Ketidaknyamanan akan kondisi jalan yang kupak-kapik tersebut, akan anda rasakan hingga melewati persimpangan Kampung Kesehatan, Istana Karang, Kompi A Batalyon 111/Raider, hingga depan kantor Bupati dan DPRK Aceh Tamiang. Terhadap kondisi jalan yang awut-awutan tersebut, warga juga pernah melakukan aksi unjuk rasa, hingga tanam pohon pisang di badan jalan. Media juga pernah mengungkapkannya. Tetapi ya itu, sampai tulisan ini dibuat, kondisi jalannya memang demikian. Tak ada yang dilebih-lebihkan.

Tentu anda akan bertanya, menggerutu, memaki mungkin, atau berdoa dengan pasrah, akan kondisi jalan tersebut. Mengapa begini, mengapa begitu? Mengapa pemerintah terkesan tak berdaya? Mengapa hukum tidak bertindak? Mengapa kontraktor pelaksana bisa melakukan hal ini? Bla bla bla bla...

Jalan Nasional Urusan Pusat
Memang, secara subtansi hukum, jalan umum dengan status Jalan nasional, menjadi kewenangan pemerintah pusat. Demikian diatur dalam UU No. 38 Tahun 2004 tentang Jalan. Kewenangannya meliputi pengaturan, pembinaan, pembangunan, dan pengawasan. 

Urusan pemerintah dibidang pekerjaan umum ini pun, kemudian diperkuat lagi dengan UU No. 23 Tahun 2014 tentang Pemerintahan Daerah. Dimana urusan tersebut, menjadi urusan pemerintah yang bersifat konkuren. Artinya, urusan yang dibagi antara pusat, provinsi dan kabupaten/kota.

Implementasinya adalah, jalan umum yang statusnya jalan nasional menjadi urusan pemerintah pusat. Jalan umum berstatus jalan provinsi menjadi urusan pemerintah provinsi. Sedangkan pemerintah kabupaten, kebagian urusan jalan umum yang berstatus jalan kabupaten dan jalan desa.
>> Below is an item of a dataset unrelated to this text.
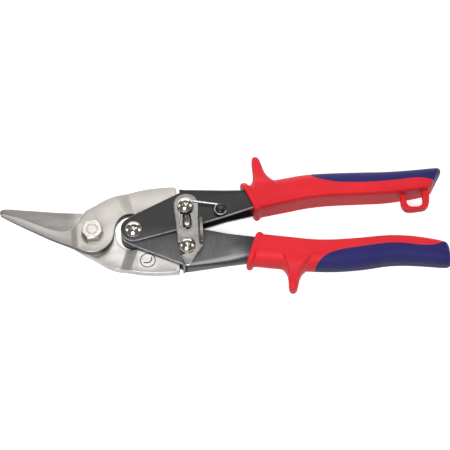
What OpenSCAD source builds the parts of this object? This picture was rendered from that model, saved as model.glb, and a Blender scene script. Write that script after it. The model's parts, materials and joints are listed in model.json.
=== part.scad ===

Nah, untuk melaksanakan kewenangan pengelolaan jalan nasional tersebut, pemerintah pusat menerapkannya melalui mekanisme dekonsentrasi. Yaitu, pelimpahan sebagian urusan pemerintah yang menjadi kewenangan pemerintah pusat, kepada instansi vertikal di wilayah tertentu. Sehingga, untuk mengurusi jalan nasional yang berada dan melintas di kabupaten Aceh Tamiang, rentang kendali birokrasinya mulai dari UPT di Langsa, Balai Besar Pelaksanaan Jalan Nasional di Medan, hingga Direktorat Jenderal Bina Marga Kementerian Pekerjaan Umum di Jakarta.
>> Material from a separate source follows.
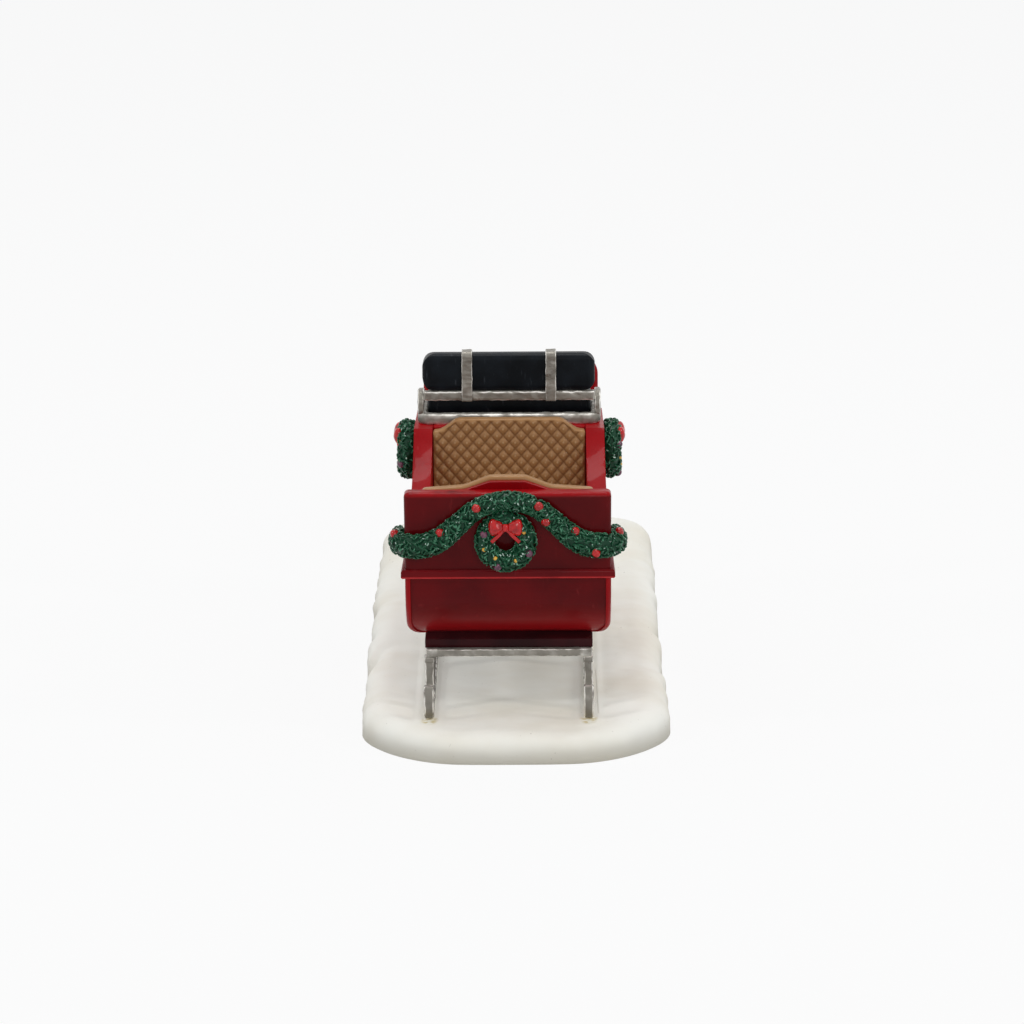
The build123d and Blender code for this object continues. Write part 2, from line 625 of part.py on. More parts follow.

Demikian juga dengan jalan dua jalur yang kupak-kapik seperti disebut di atas, merupakan proyek APBN tahun 2015. Judul proyeknya adalah "Pelebaran Jalan Batas Kota Langsa-Batas Sumut (2 Jalur Kota Tamiang)". Tanggal kontrak adalah 18 Februari 2015, dengan nilai kontrak (termasuk PPN) sebesar Rp. 28.099.264.000,_ Masa pelaksanaan pekerjaan selama 270 hari kalender, dan masa pemeliharaan adalah 730 hari kalender. Kontraktor pelaksana PT. Tamitana, dan konsultan pengawas PT Eskapindo Matra.

Kena Getah Nangka
Lantas, jika rupa jalan nasional yang melintas di Aceh Tamiang sedemikian buruknya, seperti jalan dua jalur antara jembatan Kualasimpang hingga kantor bupati dan DPRK Aceh Tamiang, pihak mana yang paling bertanggungjawab? Jika merunut kepada kewenangannya, jelas hal tersebut menjadi tanggungjawab pemerintah pusat. Lantas dimana posisi pemerintah daerah, dalam hal ini pemerintah kabupaten?
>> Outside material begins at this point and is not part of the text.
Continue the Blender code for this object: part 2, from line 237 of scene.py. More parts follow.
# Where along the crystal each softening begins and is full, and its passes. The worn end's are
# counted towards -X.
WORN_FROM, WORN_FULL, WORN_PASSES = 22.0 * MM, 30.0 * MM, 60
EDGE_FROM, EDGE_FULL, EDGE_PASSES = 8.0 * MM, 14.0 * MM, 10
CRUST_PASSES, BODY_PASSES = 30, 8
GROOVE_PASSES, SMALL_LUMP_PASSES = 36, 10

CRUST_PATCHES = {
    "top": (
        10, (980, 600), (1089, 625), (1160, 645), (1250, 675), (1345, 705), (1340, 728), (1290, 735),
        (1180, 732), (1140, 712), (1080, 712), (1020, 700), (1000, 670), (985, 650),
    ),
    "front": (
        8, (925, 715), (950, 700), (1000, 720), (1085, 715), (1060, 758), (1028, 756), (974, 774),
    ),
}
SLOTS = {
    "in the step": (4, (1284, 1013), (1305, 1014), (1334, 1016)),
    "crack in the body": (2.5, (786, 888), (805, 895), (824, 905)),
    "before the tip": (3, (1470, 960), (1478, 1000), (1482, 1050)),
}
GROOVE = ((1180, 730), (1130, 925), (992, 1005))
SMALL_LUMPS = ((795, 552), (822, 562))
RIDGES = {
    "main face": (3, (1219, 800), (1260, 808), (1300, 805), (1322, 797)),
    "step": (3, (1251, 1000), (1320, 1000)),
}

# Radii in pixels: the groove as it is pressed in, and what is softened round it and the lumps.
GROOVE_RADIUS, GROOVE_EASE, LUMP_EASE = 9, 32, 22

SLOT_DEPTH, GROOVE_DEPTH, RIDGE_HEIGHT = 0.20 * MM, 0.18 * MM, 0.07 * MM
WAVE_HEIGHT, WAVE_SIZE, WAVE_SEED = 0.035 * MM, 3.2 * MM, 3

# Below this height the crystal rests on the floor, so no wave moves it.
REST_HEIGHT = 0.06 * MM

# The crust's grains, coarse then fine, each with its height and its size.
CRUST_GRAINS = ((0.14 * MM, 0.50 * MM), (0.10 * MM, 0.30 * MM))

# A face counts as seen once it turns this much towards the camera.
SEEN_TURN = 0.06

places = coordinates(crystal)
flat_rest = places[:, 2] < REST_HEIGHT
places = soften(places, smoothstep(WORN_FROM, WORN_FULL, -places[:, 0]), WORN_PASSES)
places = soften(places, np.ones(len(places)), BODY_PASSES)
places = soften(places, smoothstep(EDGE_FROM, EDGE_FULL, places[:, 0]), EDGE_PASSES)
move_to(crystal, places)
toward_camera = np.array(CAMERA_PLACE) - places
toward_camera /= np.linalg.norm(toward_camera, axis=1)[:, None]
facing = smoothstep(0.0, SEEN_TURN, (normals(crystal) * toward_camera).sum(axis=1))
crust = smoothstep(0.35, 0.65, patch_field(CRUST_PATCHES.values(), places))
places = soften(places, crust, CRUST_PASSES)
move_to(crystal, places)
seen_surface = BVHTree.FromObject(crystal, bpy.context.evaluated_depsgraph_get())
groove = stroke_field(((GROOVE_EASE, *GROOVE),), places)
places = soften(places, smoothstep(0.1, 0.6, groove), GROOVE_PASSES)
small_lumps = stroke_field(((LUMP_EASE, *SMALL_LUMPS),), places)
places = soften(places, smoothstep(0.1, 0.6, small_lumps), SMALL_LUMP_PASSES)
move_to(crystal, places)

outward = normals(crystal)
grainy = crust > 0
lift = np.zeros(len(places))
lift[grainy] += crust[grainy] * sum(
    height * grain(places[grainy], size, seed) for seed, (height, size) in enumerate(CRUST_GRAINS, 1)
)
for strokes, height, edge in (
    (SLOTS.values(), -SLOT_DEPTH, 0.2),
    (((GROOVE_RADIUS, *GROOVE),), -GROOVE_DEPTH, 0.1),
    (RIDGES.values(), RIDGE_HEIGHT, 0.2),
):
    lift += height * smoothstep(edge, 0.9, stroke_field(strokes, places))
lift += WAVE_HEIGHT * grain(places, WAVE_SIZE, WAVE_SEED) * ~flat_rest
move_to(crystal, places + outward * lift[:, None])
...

Bagi masyarakat awam, melihat "parahnya" kondisi jalan dua jalur yang tak kunjung selesai, dan berada didepan perkantoran eksekutif dan legislatif Aceh Tamiang, berpendapat betapa tidak berdayanya pemerintah dan aparat penegak hukum di Aceh Tamiang. Apalagi, yang menikmati "jalan buruk rupa dua jalur" tersebut bukan hanya rakyat biasa saja. Dipastikan mulai dari bupati, wakil bupati, sekda, para kepala dinas, pimpinan DPRK dan anggota DPRK Tamiang, pernah menikmati bagaimana kualitas jalan tersebut. Demikian juga dengan aparat penegak hukum, mulai dari Kapolres hingga Kajari, pasti mengetahui kondisi jalan dua jalur tersebut.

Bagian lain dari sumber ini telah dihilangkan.